The claimed property is collaborative model improvement without sharing raw proprietary data, with secure aggregation hiding any individual company's model updates from the orchestrator. The consortium's own privacy write-up describes the secure-aggregation guarantee as k-anonymity-like: it makes attributing a given contribution to a specific partner difficult, rather than providing a formal differential-privacy bound. (Deployment-backed — Privacy @ MELLODDY; Substra privacy strategy.)

Crucially, the protected artifacts are raw datasets and individual model updates. The shared model and the aggregate gradients are still computed and exchanged.

Limitations

What FL plus secure aggregation did not fully protect, stated candidly by the project and independent analysts:

  • Federated learning alone is not a privacy guarantee. Model updates and the trained model can leak information about training data; secure aggregation hides individual contributions but does not eliminate gradient- and model-level leakage. The MELLODDY privacy team explicitly acknowledges ongoing gradient/model leakage as a residual concern. (Deployment-backed / literature-backed — Privacy @ MELLODDY.)
  • Differential privacy was considered but found impractical here. The team reports that adding DP, while effective in theory against membership inference, caused unacceptable accuracy loss for drug-discovery models, so a formal DP bound was not adopted. The result is feasibility and utility, but without a composed DP guarantee. (Deployment-backed — Privacy @ MELLODDY.)
  • Secure aggregation's guarantee is informal.
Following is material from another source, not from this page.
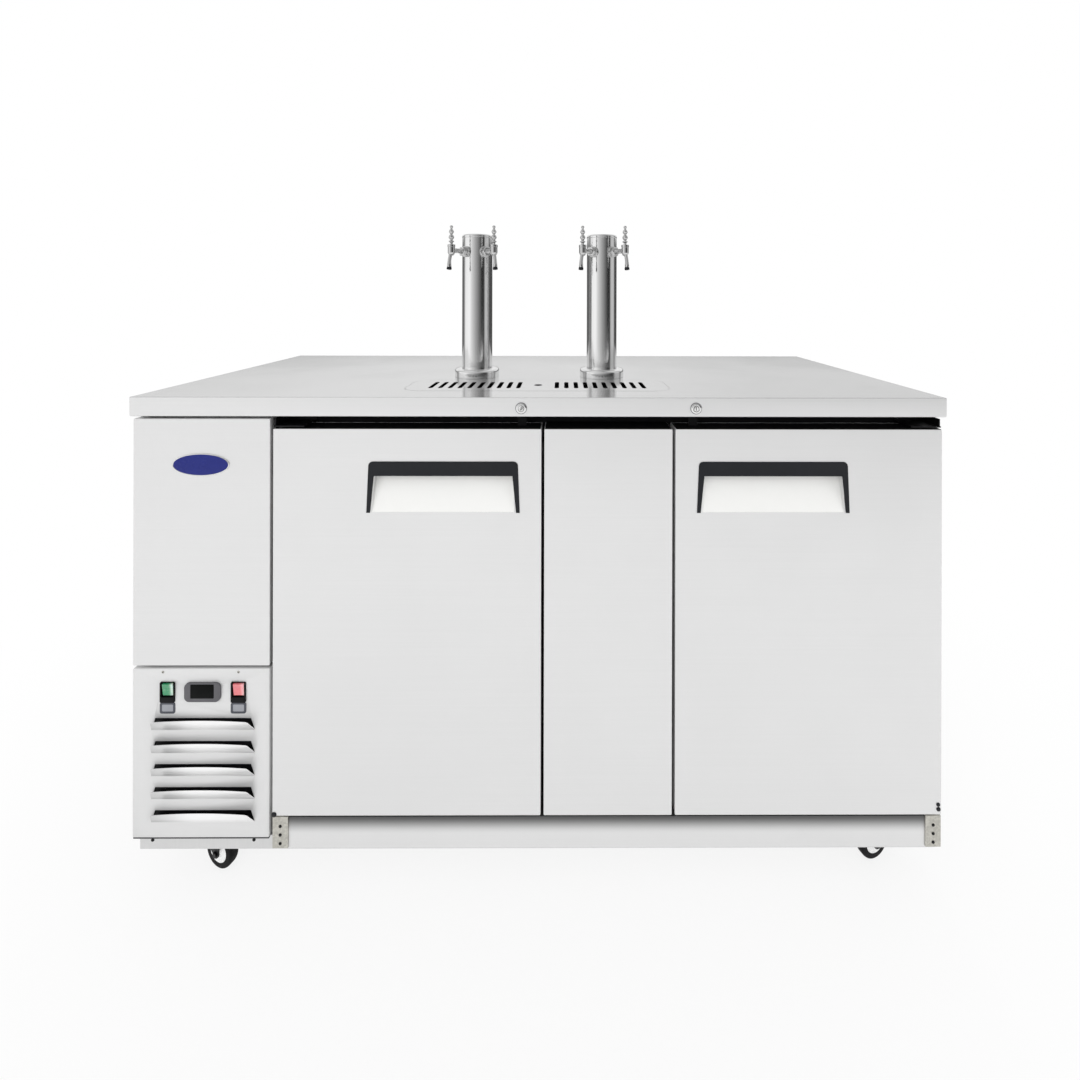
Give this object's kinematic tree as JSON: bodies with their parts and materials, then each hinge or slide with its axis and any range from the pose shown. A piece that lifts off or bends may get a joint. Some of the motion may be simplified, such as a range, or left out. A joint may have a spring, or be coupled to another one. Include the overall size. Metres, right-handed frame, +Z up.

A "k-anonymity-like" property is weaker and less composable than differential privacy, and depends on assumptions about non-collusion among parties. (Literature-backed — independent analysis by CrySyS Lab, Collaborative Drug Discovery: Inference-level Data Protection Perspective, arXiv 2205.06506.)
  • Feasibility is not generality. A 4% average accuracy gain on QSAR-style tasks across these specific partners does not prove FL helps every discovery task, nor that it protects every category of proprietary information. (Expert judgment, consistent with the project's own framing.)

Builder Lessons

  • Separate "we did not share raw data" from "the data is private." MELLODDY's honesty is the lesson: FL keeps raw data home and secure aggregation hides individual updates, but neither bounds what the shared model leaks. Name the residual leakage explicitly.
  • DP is not free, and sometimes not viable. When accuracy is the entire point (predictive drug models), a formal DP budget may degrade utility past usefulness. Decide early whether you need a provable bound or an informal one, and design the threat model accordingly.
  • Cross-competitor FL is as much governance as engineering. A distributed ledger (Substra) was used partly to make the process auditable and trustworthy among rivals, mirroring the Boston MPC lesson that trust and orchestration dominate raw crypto performance.
  • Shared task definitions and data harmonization come first. Cross-silo FL across companies needs agreed task definitions and an agreement about what model improvements may reveal, before any training runs.

What Remains Unclear

  • Whether the platform is in ongoing production at any partner after the 2022 conclusion is not established by the sources reviewed. (Needs evidence.)
  • The exact secure-aggregation threat model and collusion assumptions (how many colluding parties break the k-anonymity-like property) are not fully pinned down in the public consortium materials; the independent CrySyS analysis raises but does not exhaustively resolve this. (Needs evidence / partially literature-backed via arXiv 2205.06506.)
  • Generalizability of the ~4% / ~10% gains beyond MELLODDY's partners and task set is unverified; these are consortium-reported aggregate figures. (Needs evidence for generalization; Deployment-backed only as reported.)